Gluten-free chestnut flour could add nutritional value
By Nathan Gray, 10-Aug-2010
Related topics: Science & Nutrition, Carbohydrates and fibres (sugar, starches), Cereals and bakery preparations
Chestnut flour could be used in gluten-free breads to give nutritional and health benefits, according to a new study from Turkey.
Formulating products with chestnut flour – reportedly the first study of its kind – may enhance the vitamin B, iron, folate, and dietary fibre content of gluten-free products, claim researchers at the Department of Food Engineering, Middle East Technical University in Turkey. The study, published in the Journal of Food Engineering, observes that using 30/70 chestnut/rice flour ratio containing xanthan–guar blend and emulsifier, provides the best quality gluten-free dough formulation.
The study’s findings could lead to products with increased nutritional values in the booming gluten-free food market.

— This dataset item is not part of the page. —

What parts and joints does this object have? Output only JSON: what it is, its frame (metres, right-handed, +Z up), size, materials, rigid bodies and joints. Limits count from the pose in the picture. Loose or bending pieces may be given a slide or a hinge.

Since it was valued at $580m in 2004, the market has grown at an average annual rate of 29 per cent and last year was worth $1.56bn, according to Packaged Facts, which estimates the market in 2012 could be worth as much as $2.6bn.
In order to develop better quality gluten-free breads, a number of alternative flour types to wheat flour, such as corn, rice, bean starch , and buckwheat have been investigated.
The new study is the first to investigate gluten-free bread formulations using a chestnut flour blend, with the objective to develop gluten-free bread formulations using chestnut and rice flours at different ratios.
Differing ratios of chestnut/rice flour were investigated in addition to the influence of hydrocolloid blend (xanthan–locust bean gum (LBG), xanthan–guar gum blend) and emulsifier DATEM on the properties of bread dough formulations.
The gluten–free breads formulated with different chestnut/rice flour ratio and with/without gum blend and emulsifier DATEM were then evaluated using rheological, baking and sensory measurements.
According to these measurements, the best final product was achieved with a chestnut/rice flour ratio of 30/70.
The suitability of breads dropped away from the 30/70 ratio largely due to the more compact texture of the crumb, and crack formation that occurred in the breads containing higher ratios of chestnut flour, said the researchers.
“According to baking tests, the breads containing chestnut/rice ratio at 30/70 with addition of the blends of xanthan– guar and emulsifier had the best quality parameters. Therefore, this formulation can be recommended to be used in gluten– free breads.” they reported.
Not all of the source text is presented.